The James Arthur Ray sweat-lodge death saga continues to have repercussions. While the police investigation is still ongoing, the Lakota Nation has filed a lawsuit against Ray and the Angel Valley Retreat Center for fraud and the “desecration of our Sacred Oinikiga by causing the death of Liz Neuman, Kirby Brown and James Shore”.
“In the aftermath of the tragedy at Angel Valley Retreat Center, where an incompetently conducted “sweat lodge” held by Californian self-help guru James Arthur Ray killed three participants, political steps are being taken by several native people across the United States. While local Indians from Arizona are forming a Council for Indigenous Traditional Healing to reclaim native ceremonies, the Lakota tribe of North and South Dakota has filed a lawsuit against the United States, the state of Arizona, James Arthur Ray and the Angel Valley Retreat Center.”
This issue seems to have truly galvanized some tribal nations and activists, leading to actions that could have long-standing repercussions in the often tense relations between Native peoples and New Age communities.

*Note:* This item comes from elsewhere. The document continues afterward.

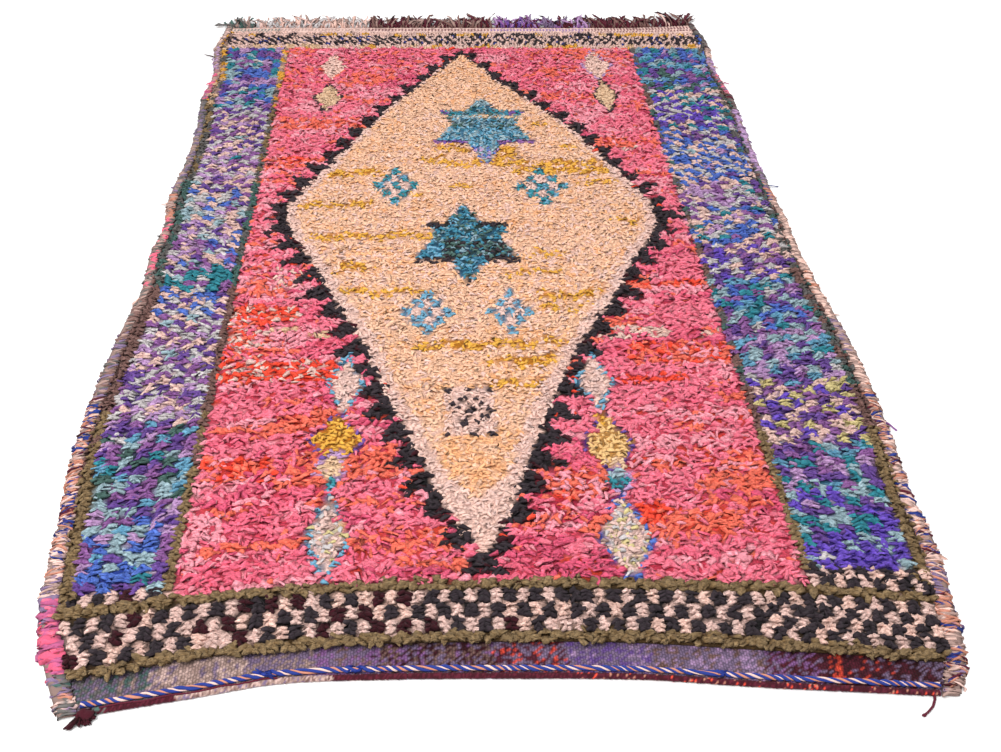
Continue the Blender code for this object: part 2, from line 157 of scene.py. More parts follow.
#   centre x and d, half width and half length of the slim lozenges, inside dye, outline dye
TOTEMS = (
    (-0.395, 0.235, 0.040, 0.088, "blush", "blush"), (-0.400, 0.425, 0.037, 0.078, "sand", "charcoal"),
    (0.390, 0.225, 0.043, 0.095, "blush", "lilac"), (0.395, 0.415, 0.032, 0.095, "sand", "charcoal"),
    (-0.285, 1.603, 0.031, 0.084, "bone", "sky"), (-0.293, 1.755, 0.049, 0.070, "mustard", "purple"),
    (-0.297, 1.823, 0.026, 0.036, "sand", "lilac"), (-0.297, 1.860, 0.019, 0.016, "teal", "teal"),
    (-0.295, 1.980, 0.035, 0.088, "pearl", "sky"), (0.215, 1.608, 0.032, 0.080, "bone", "sky"),
    (0.220, 1.778, 0.047, 0.080, "honey", "purple"), (0.214, 1.710, 0.018, 0.026, "mustard", "mustard"),
    (0.226, 1.830, 0.024, 0.020, "sand", "sand"), (0.226, 1.872, 0.022, 0.026, "teal", "lilac"),
    (0.226, 1.855, 0.024, 0.014, "mist", "mist"), (0.220, 2.000, 0.044, 0.092, "pearl", "blue"),
)
PALE_CORES = {"bone": "bone bone bone blush", "pearl": "pearl bone string bone lemon"}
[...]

Meanwhile the daughter of one of the victims wants Ray behind bars and is filing a wrongful death lawsuit. So it looks like only a matter of time before Ray is brought before a judge. Hopefully before his next “spiritual warrior” retreat, scheduled for September 18-23rd.
In a final note, blogger Rob Taylor has alerted me to a group of anti-pedophile activists who have allegedly uncovered the identity of a Wiccan man who brags of his sexual involvement with children and until recently was advertising for a coven on Witchvox.
“He is Wiccan and participates in and goes to Wiccan festivals in which he likes to view children running around naked.”
It seems Witchvox (or the person in question) may have removed the listings since word went out at the beginning of November, as they are now gone. Sadly, there isn’t a picture, or further outside confirmation, so we have no way of telling who exactly this man is at public gatherings (as he could no doubt use a variety of aliases if he wanted). I was planning use this information within the context of a longer investigation of predators within the Pagan community, but I felt it was important to pass this information along now if it could potentially help parents and children be safer at gatherings. As always, be careful, do your own research, and leave law enforcement to law enforcement officials.
That’s all I have for now, have a good night, see you tomorrow.